Féminicides par compagnons ou ex
Une membre du collectif
« Nous avons été un peu choquées par le fait que la date du Grenelle ait été fixée selon un plan de communication pour coïncider avec le numéro d’urgence 3919 [3/9/19 : 3919. Marlène Schiappa a indiqué avoir choisi exprès cette date, ndlr]. Pendant qu’on attend le 3 septembre, des hommes continuent de tuer leur conjointe.

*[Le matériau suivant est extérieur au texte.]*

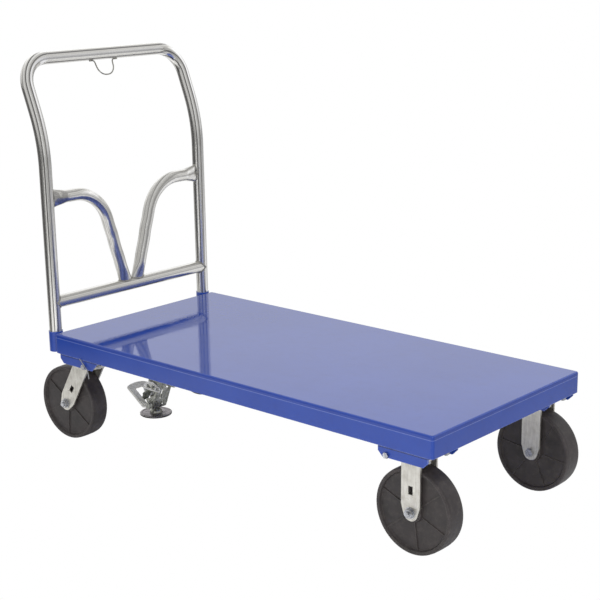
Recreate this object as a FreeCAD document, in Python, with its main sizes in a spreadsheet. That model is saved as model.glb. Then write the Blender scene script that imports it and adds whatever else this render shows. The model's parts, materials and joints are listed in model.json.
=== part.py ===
"""Flatbed platform truck: sheet-steel deck, pipe handle, two rigid and two swivel casters, floor lock.

Frame: +X runs from the handle end to the free end, +Y to the far long side, +Z up.
The floor is Z = 0 and the origin lies under the middle of the truck's overall length.
Millimetres throughout.
"""
import FreeCAD
import Part
import math
import os
import Sketcher

Vector = FreeCAD.Vector
Rotation = FreeCAD.Rotation

# ---------------------------------------------------------------- driving dimensions

DIMENSIONS = {
    # deck
    "deck_center_x": 43.1,
    "deck_length": 1250.0,
    "deck_width": 588.0,
    "deck_height": 301.0,
    "skirt_depth": 53.0,
    "sheet_thickness": 2.7,
    "deck_corner_radius": 7.0,
    "deck_edge_radius": 4.5,
    "hem_width": 8.0,
    # under-frame
    "channel_width": 110.4,
    "channel_thickness": 4.0,
    "channel_depth": 24.0,
    "channel_inset": 1.2,
    "rigid_channel_start": 477.0,
    "rigid_channel_end": 612.0,
    "swivel_channel_start": 457.0,
    "swivel_channel_end": 608.0,
    "channel_chamfer": 12.5,
    "swivel_channel_chamfer": 25.0,
    "cross_channel_x": 538.5,
    "cross_channel_width": 151.0,
    "cross_channel_thickness": 3.0,
    "stiffener_y": 110.0,
    "stiffener_width": 90.0,
    "stiffener_height": 38.0,
    "stiffener_flange": 20.0,
    # handle
    "tube_diameter": 33.4,
    "tube_wall": 2.8,
    "socket_diameter": 38.1,
    "socket_bore": 34.1,
    "socket_rise": 2.0,
    "socket_floor": 3.0,
    "knee_height": 814.0,
    "knee_radius": 400.0,
    "lean_angle": 21.0,
    "lean_length": 215.0,
    "corner_bend_radius": 76.0,
    "crossbar_height": 380.0,
    "brace_height": 659.0,
    "brace_corner_y": 101.0,
    "brace_foot_y": 20.2,
    "brace_bend_radius": 112.0,
    "pinch_length": 58.0,
    # casters
    "axle_x": 550.0,
    "trail": 72.0,
    "wheel_diameter": 203.2,
    "tread_width": 52.4,
    "tyre_inner_radius": 95.0,
    "hub_radius": 24.0,
    "hub_length": 54.4,
    "rib_count": 6,
    "leg_gap": 55.0,
    "leg_thickness": 4.8,
    "leg_width": 51.0,
    "leg_tip_radius": 19.5,
    "leg_taper": 16.0,
    "swivel_leg_lean": 30.0,
    "plate_length": 114.3,
    "plate_width": 101.6,
    "plate_thickness": 6.0,
    "bolt_spacing_x": 92.1,
    "bolt_spacing_y": 66.7,
    "bolt_diameter": 9.5,
    "bolt_hole_radius": 5.2,
    "crown_bottom": 214.0,
    "crown_top": 221.5,
    "race_bottom": 223.5,
    "race_radius": 43.0,
    "ball_circle_radius": 34.0,
    "ball_diameter": 8.0,
    "kingpin_diameter": 14.0,
    "axle_diameter": 12.7,
    "spanner_diameter": 19.0,
    "bearing_outer_radius": 17.0,
    # floor lock
    "lock_x": -566.0,
    "lock_plate_thickness": 5.0,
    "lock_bolt_spacing_x": 72.0,
    "lock_bolt_spacing_y": 72.8,
    "lock_side_gap": 48.0,
    "lock_side_thickness": 3.0,
    "lock_pivot_x": 6.0,
    "lock_pivot_z": 43.5,
    "lock_foot_radius": 45.3,
    "lock_foot_bottom": 9.5,
    "plunger_diameter": 16.0,
    "pedal_tilt": 35.0,
    "pedal_width": 70.0,
    "pedal_length": 94.0,
    "pedal_drop": 21.0,
    "toe_radius": 66.0,
    "toe_center_x": 16.0,
    "toe_center_z": 22.0,
}


class Size:
    """A dimension that carries both its value and the spreadsheet expression that gives it."""

    def __init__(self, value, text):
        self.value = value
        self.text = text

    def __add__(self, other):
        other = size(other)
        return Size(self.value + other.value, f"({self.text} + {other.text})")

    def __sub__(self, other):
        other = size(other)
        return Size(self.value - other.value, f"({self.text} - {other.text})")

    def __mul__(self, other):
        other = size(other)
        return Size(self.value * other.value, f"({self.text} * {other.text})")

    def __truediv__(self, other):
        other = size(other)
        return Size(self.value / other.value, f"({self.text} / {other.text})")

    def __radd__(self, other):
        return size(other) + self

    def __rsub__(self, other):
        return size(other) - self

    def __rmul__(self, other):
        return size(other) * self

    def __neg__(self):
        return Size(-self.value, f"(0 - {self.text})")


def size(number):
    """Any number as a Size."""
    return number if isinstance(number, Size) else Size(float(number), f"{float(number):.6f}")


def cosine(angle):
    return Size(math.cos(math.radians(angle.value)), f"cos({angle.text} * 1 deg)")


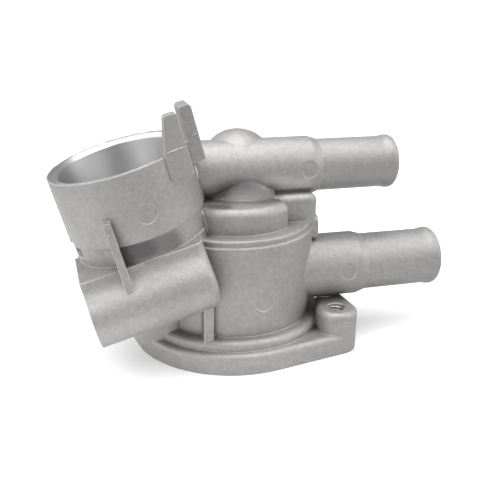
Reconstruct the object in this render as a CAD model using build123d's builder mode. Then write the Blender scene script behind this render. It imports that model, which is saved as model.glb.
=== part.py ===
from build123d import *
from math import cos, radians, sin
import os

# Frame: origin on the flange's bottom face at the middle of the main chamber, X along the
# hose nipples, +Z up out of the flange. All sizes are in mm.

# Flange
flange_ledge = 2.8
flange_thickness = 7.3
flange_edge_round = 2.0
bolt_circle = 80.0
bolt_angle = -34.7
ear_radius = 7.4
ear_height = 15.3
ear_round = 2.0
ear_back = 9.0
ear_back_radius = 5.5
ear_shift = 1.2
thread_size = 6.0
thread_mouth = 6.8

# Chamber body
body_radius = 29.0
body_height = 42.4
collar_ledge = 4.4
collar_height = 10.6
collar_round = 2.2
shoulder_ledge = 0.9
shoulder_rise = 2.2
shoulder_round = 0.8
neck_radius = 23.0
neck_rise = 8.7
neck_right = 16.0
neck_corner_round = 3.4
neck_top_round = 3.0
body_wall = 4.0
seal_land = 3.2
seal_width = 3.0
seal_depth = 2.3

# Upper pipe
upper_y = 0.0
upper_z = 61.7
upper_hose = 18.6
upper_step = 30.2
upper_end = 60.3
upper_start = -26.0
upper_bore_start = -15.0

# Lower pipe
lower_y = -8.0
lower_z = 25.8
lower_hose = 20.8
lower_step = 46.6
lower_end = 76.4
lower_start = 0.0
lower_bore_start = 2.0

# Sizes that both pipes share
pipe_step = 1.2
step_run = 2.6
step_rise = 0.45
step_round = 2.5
bead_rise = 0.45
bead_length = 5.0
end_round = 1.6
nipple_wall = 2.4

# Domed riser behind the upper pipe, and the hollow flare at its foot
riser_x = 3.0
riser_back = 4.3
riser_radius = 13.3
flare_radius = 14.4
flare_lip = 0.5
flare_inset = 0.3
flare_drop = 0.6
riser_bore = 14.0

# Web between the neck, the two pipes and the chamber
web_start = 12.0
web_end = 28.1
web_half = 4.3
web_gap = 7.5
web_round = 2.6
web_edge_round = 2.4
web_step = 0.5
web_step_rise = 1.4

# Leaning ring
lean = 15.5
rim_x = -40.8
rim_y = -8.0
rim_z = 70.2
ring_radius = 23.15
ring_wall = 3.4
rim_chamfer = 1.1
rim_chamfer_width = 2.0
ring_seat_depth = 26.0
ring_core_radius = 17.0
ring_core_depth = 43.0
ring_depth = 50.0
groove_depth = 22.0
band_radius = 22.4
ledge_depth = 28.8
skirt_radius = 22.7

# Cross boss on the ring
boss_left = 23.9
boss_right = 16.6
boss_front = 19.5
boss_level = 42.5
boss_radius = 9.9
boss_right_round = 3.0

# Fin on the ring
fin_left = 11.3
fin_width = 2.4
fin_top = 13.0
fin_reach = 26.6
fin_foot = 36.0

# Tabs on the rim
tab_bottom = 7.6
front_tab_left = 12.9
front_tab_right = 20.3
front_tab_top = 12.0
front_tab_top_left = 16.0
front_tab_face = 19.6
tab_thickness = 3.2
rear_tab_left = 22.4
rear_tab_right = 26.5
rear_tab_top = 11.1
rear_tab_face = 9.5
rear_tab_length = 8.5
tab_round = 1.2

# Side window in the ring
window_top = 19.6
window_bottom = 26.4
window_shoulder = 23.0
window_near = 9.2
window_far = 2.6
window_round = 1.2

# Ejector marks, pressed a little way into the round walls
mark_depth = 0.25
pipe_mark_radius = 2.9
body_mark_radius = 3.3
ring_mark_radius = 3.2
upper_mark_back = 4.9
upper_mark_rise = 0.9
lower_mark_back = 8.2
lower_mark_rise = 0.8
body_mark_x = 4.2
body_mark_z = 22.6
ring_mark_across = 2.4
ring_mark_depth = 14.0

# Second foot and rib
foot_x = -25.6
foot_y = -8.6
foot_radius = 9.8
foot_height = 26.0
rib_left = -16.6
rib_width = 3.3
rib_reach = 28.2
rib_height = 26.0

lean_cos = cos(radians(lean))
lean_sin = sin(radians(lean))
rim_centre = (rim_x, rim_y, rim_z)
ring_axis = Axis(rim_centre, (-lean_sin, 0, lean_cos))
ring_plane = Plane(rim_centre, x_dir=(lean_cos, 0, lean_sin), z_dir=(-lean_sin, 0, lean_cos))
ring_section = Plane(rim_centre, x_dir=(lean_cos, 0, lean_sin), z_dir=(0, -1, 0))
boss_section = Plane(rim_centre, x_dir=(0, -1, 0), z_dir=(-lean_cos, 0, -lean_sin))
ring_right = Plane(rim_centre, x_dir=(0, 1, 0), z_dir=(lean_cos, 0, lean_sin))
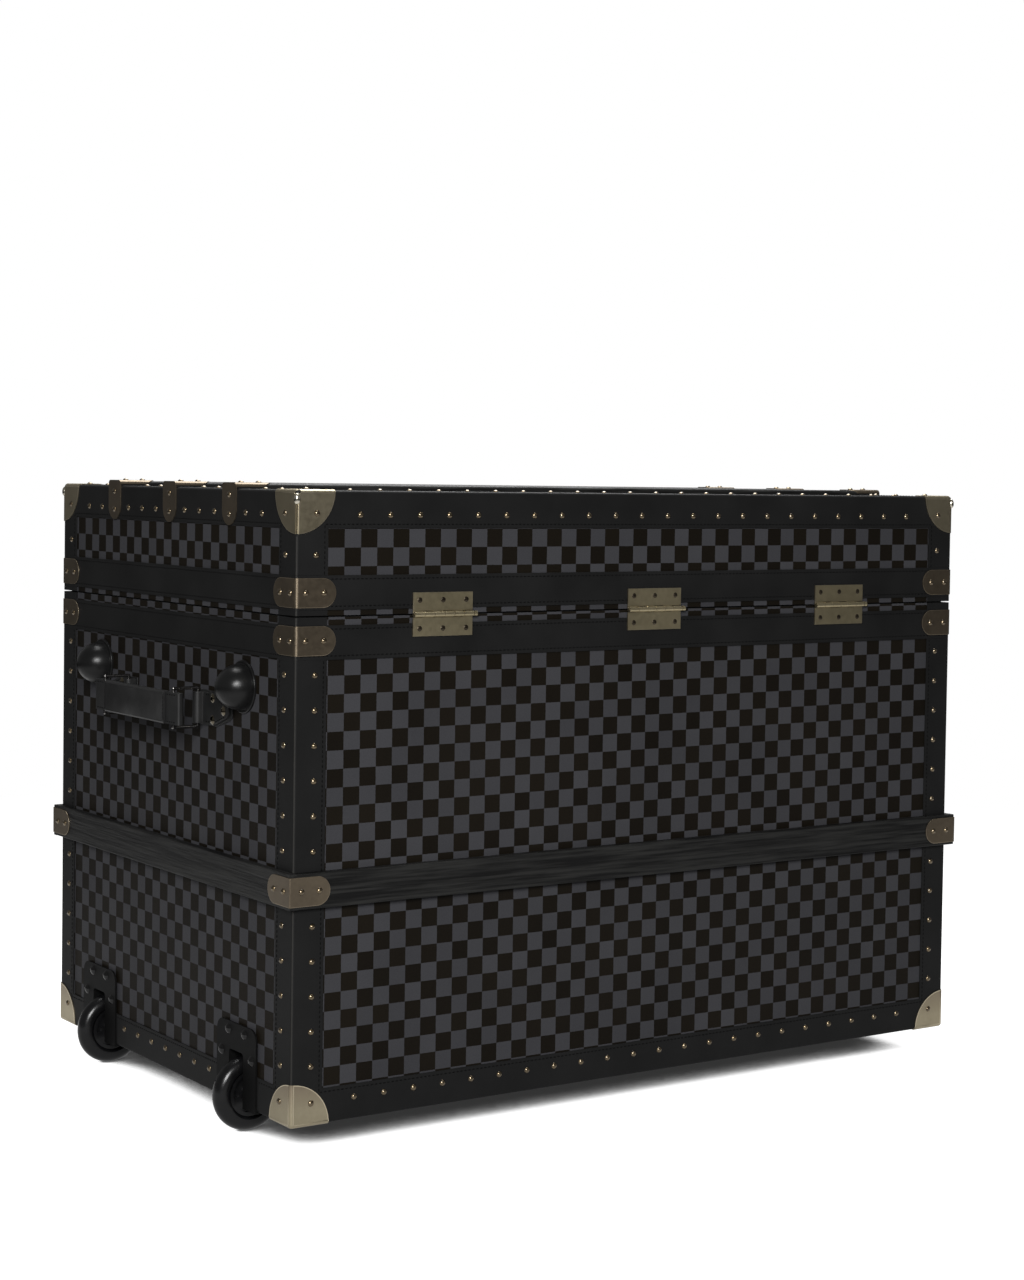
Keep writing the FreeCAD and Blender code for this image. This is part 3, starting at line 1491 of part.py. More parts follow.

La réaction du gouvernement est liée à notre travail de recension : depuis trois ans, nous donnons un nom et un visage à ces femmes au jour le jour grâce à nos comptes sur les réseaux sociaux, @feminicidesfr sur Twitter et @feminicide sur Facebook. Nous sommes deux, cela nous prend beaucoup de temps, mais c’est beaucoup plus efficace pour alerter l’opinion et les médias que le laconique chiffre présenté une fois par an par le ministère de l’Intérieur.
Nous souhaitons que ce Grenelle soit l’occasion d’accéder aux revendications des familles de victimes : que le crime de féminicide soit reconnu par le Code pénal et que des instructions soient lancées dès qu’une femme ou un proche porte plainte. Il faut éloigner les hommes violents avant le jugement, ce n’est pas aux femmes à être placées en foyers. À ce titre, la Maison des hommes violents que le juge Frémiot avait montée à Arras [dans le Pas-de-Calais] semble être une bonne solution : ce sont ces derniers qu’il faut suivre judiciairement et rééduquer, pas leurs victimes. »
Valérie Rey-Robert
Blogueuse féministe
sous le nom de Crêpe Georgette
« Si ce Grenelle n’aboutit qu’à une énième campagne publicitaire pour dire que violenter sa conjointe, ce n’est pas bien, il n’aura servi à rien. Cette journée ne sera utile que si de l’argent est mis sur la table. J’ai peu d’espoir vu le criant manque de moyens du secrétariat d’État de Marlène Schiappa.
Il faut financer des études pour voir ce qui peut marcher auprès des hommes violents, mais aussi les prendre en charge sans plus tarder dans des maisons spécialisées où, regroupés, ils pourront prendre conscience de leurs actes.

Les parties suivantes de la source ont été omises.